Woodwind quintet music is most easily typed according to the era in which the music was written or the origins of the tunes. The four major types include baroque, classical, contemporary and avante garde and folk. Each type has a distinct style and therefore makes different demands of the players.
Woodwind quintet music dating from the late baroque era often features numerous embellishments such as trills and virtuosic passages. It is also heavy in counterpoint, meaning that each line is able to stand melodically and rhythmically independent. This type of music often is transcriptions of baroque music written for other instruments. The reason for this is that the woodwind quintet did not become firmly established until the writings of Anton Reicha and Franz Danzi in the early 1800s. Perhaps the most famous composer related to this type of woodwind quintet music is Johann Sebastian Bach, but other composers whose music has been transcribed for woodwind quintet include Georg Philipp Telemann, Antonio Vivaldi, George Friderick Handel and Henry Purcell.
Classical period woodwind quintet music typically has less counterpoint and ornamentation. When a woodwind quintet plays this type of music, they concentrate more on expressive melody and harmonic color, although composers still demanded excellent technique of players. During this period, woodwind quintet instruments were improved to allow for much better intonation and overall facility, which allowed the first woodwind quintets to form and for composers to explore original woodwind quintet writing seriously for the first time. Aside from Reicha and Danzi, others who wrote woodwind quintets in the classical era include Giuseppe Cambini and Paul Taffanel.
A third type of woodwind quintet music is contemporary and avante garde. This type of music often abandons the previously established rules of tonality. It is not necessarily melodic, with some composers asking members of the quintet to explore extended techniques such as pitch bending or playing on mouthpieces or reeds alone. With both tonality and melody questioned, the job of the members of the group is to achieve the overall sound or effect the composer strove to create. Examples of composers of this type of woodwind quintet music include Paul Hindemith, Samuel Barber and Frank Zappa.
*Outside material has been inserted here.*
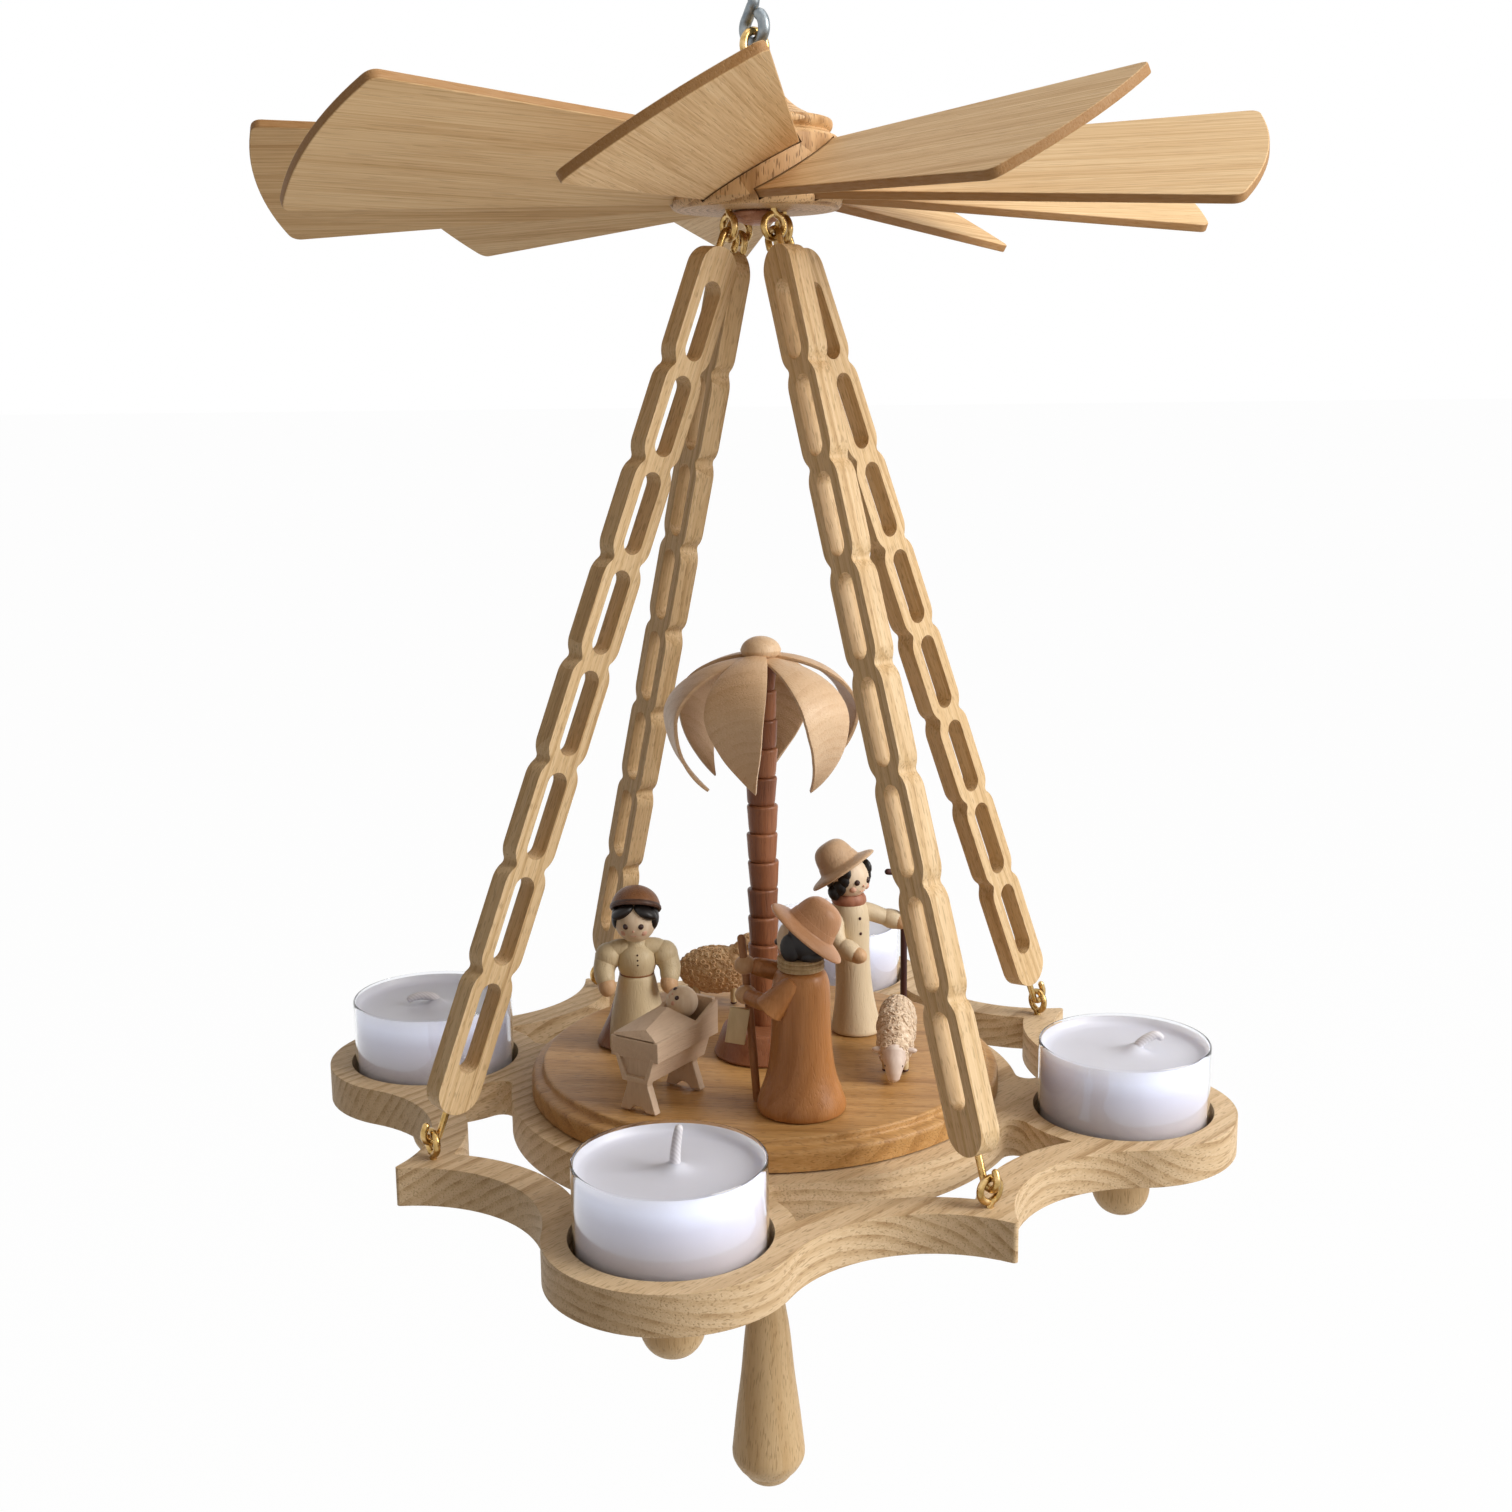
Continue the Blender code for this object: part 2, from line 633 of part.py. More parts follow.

The last type of music woodwind quintets play is folk music and arrangements of traditional tunes. These works are tunes that are not easily attributed to a single composer but which are widely known in at least one region. Some of these pieces are simply the original tune arranged according to the qualities and abilities of each instrument in the quintet, but others are new compositions that use the tune only as thematic material.
Some woodwind quintets specialize in a particular type of music. Most woodwind quintets, however, particularly those of professional caliber, appreciate and perform all types as needs arise. Specialization allows the quintet to perform the music with a high degree of authenticity, but playing all types means that the group can perform in many different settings.